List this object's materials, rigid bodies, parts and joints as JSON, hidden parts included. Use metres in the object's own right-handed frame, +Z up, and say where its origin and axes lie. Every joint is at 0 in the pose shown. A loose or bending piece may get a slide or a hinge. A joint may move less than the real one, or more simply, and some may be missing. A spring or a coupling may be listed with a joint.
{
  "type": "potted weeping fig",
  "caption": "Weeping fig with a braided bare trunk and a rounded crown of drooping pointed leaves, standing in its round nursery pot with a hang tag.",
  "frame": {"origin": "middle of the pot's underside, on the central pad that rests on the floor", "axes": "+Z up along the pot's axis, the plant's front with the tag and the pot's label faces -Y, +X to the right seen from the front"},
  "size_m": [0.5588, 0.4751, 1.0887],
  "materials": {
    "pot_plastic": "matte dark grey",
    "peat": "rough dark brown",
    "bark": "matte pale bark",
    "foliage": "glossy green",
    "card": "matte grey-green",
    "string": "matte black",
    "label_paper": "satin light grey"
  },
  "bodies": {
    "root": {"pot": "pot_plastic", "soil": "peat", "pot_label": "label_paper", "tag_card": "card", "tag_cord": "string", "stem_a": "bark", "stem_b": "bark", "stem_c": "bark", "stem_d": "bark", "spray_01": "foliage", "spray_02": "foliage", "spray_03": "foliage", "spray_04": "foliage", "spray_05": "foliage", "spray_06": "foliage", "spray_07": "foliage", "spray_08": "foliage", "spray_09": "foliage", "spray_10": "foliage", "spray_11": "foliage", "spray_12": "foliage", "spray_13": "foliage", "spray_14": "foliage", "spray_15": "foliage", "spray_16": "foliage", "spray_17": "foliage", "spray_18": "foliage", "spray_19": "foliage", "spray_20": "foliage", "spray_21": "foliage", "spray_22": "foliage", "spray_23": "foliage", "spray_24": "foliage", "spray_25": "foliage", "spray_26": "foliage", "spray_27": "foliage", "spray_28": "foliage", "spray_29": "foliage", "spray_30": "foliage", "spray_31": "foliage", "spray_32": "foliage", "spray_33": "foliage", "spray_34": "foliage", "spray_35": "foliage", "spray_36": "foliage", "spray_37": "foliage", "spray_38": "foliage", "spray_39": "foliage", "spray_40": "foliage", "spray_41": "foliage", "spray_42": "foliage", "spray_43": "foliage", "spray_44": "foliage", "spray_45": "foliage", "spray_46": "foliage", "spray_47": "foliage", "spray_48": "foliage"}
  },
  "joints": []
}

──────

▶ Work to complete: Copy the data above in full, character for character.

▶ In response:
List this object's materials, rigid bodies, parts and joints as JSON, hidden parts included. Use metres in the object's own right-handed frame, +Z up, and say where its origin and axes lie. Every joint is at 0 in the pose shown. A loose or bending piece may get a slide or a hinge. A joint may move less than the real one, or more simply, and some may be missing. A spring or a coupling may be listed with a joint.
{
  "type": "potted weeping fig",
  "caption": "Weeping fig with a braided bare trunk and a rounded crown of drooping pointed leaves, standing in its round nursery pot with a hang tag.",
  "frame": {"origin": "middle of the pot's underside, on the central pad that rests on the floor", "axes": "+Z up along the pot's axis, the plant's front with the tag and the pot's label faces -Y, +X to the right seen from the front"},
  "size_m": [0.5588, 0.4751, 1.0887],
  "materials": {
    "pot_plastic": "matte dark grey",
    "peat": "rough dark brown",
    "bark": "matte pale bark",
    "foliage": "glossy green",
    "card": "matte grey-green",
    "string": "matte black",
    "label_paper": "satin light grey"
  },
  "bodies": {
    "root": {"pot": "pot_plastic", "soil": "peat", "pot_label": "label_paper", "tag_card": "card", "tag_cord": "string", "stem_a": "bark", "stem_b": "bark", "stem_c": "bark", "stem_d": "bark", "spray_01": "foliage", "spray_02": "foliage", "spray_03": "foliage", "spray_04": "foliage", "spray_05": "foliage", "spray_06": "foliage", "spray_07": "foliage", "spray_08": "foliage", "spray_09": "foliage", "spray_10": "foliage", "spray_11": "foliage", "spray_12": "foliage", "spray_13": "foliage", "spray_14": "foliage", "spray_15": "foliage", "spray_16": "foliage", "spray_17": "foliage", "spray_18": "foliage", "spray_19": "foliage", "spray_20": "foliage", "spray_21": "foliage", "spray_22": "foliage", "spray_23": "foliage", "spray_24": "foliage", "spray_25": "foliage", "spray_26": "foliage", "spray_27": "foliage", "spray_28": "foliage", "spray_29": "foliage", "spray_30": "foliage", "spray_31": "foliage", "spray_32": "foliage", "spray_33": "foliage", "spray_34": "foliage", "spray_35": "foliage", "spray_36": "foliage", "spray_37": "foliage", "spray_38": "foliage", "spray_39": "foliage", "spray_40": "foliage", "spray_41": "foliage", "spray_42": "foliage", "spray_43": "foliage", "spray_44": "foliage", "spray_45": "foliage", "spray_46": "foliage", "spray_47": "foliage", "spray_48": "foliage"}
  },
  "joints": []
}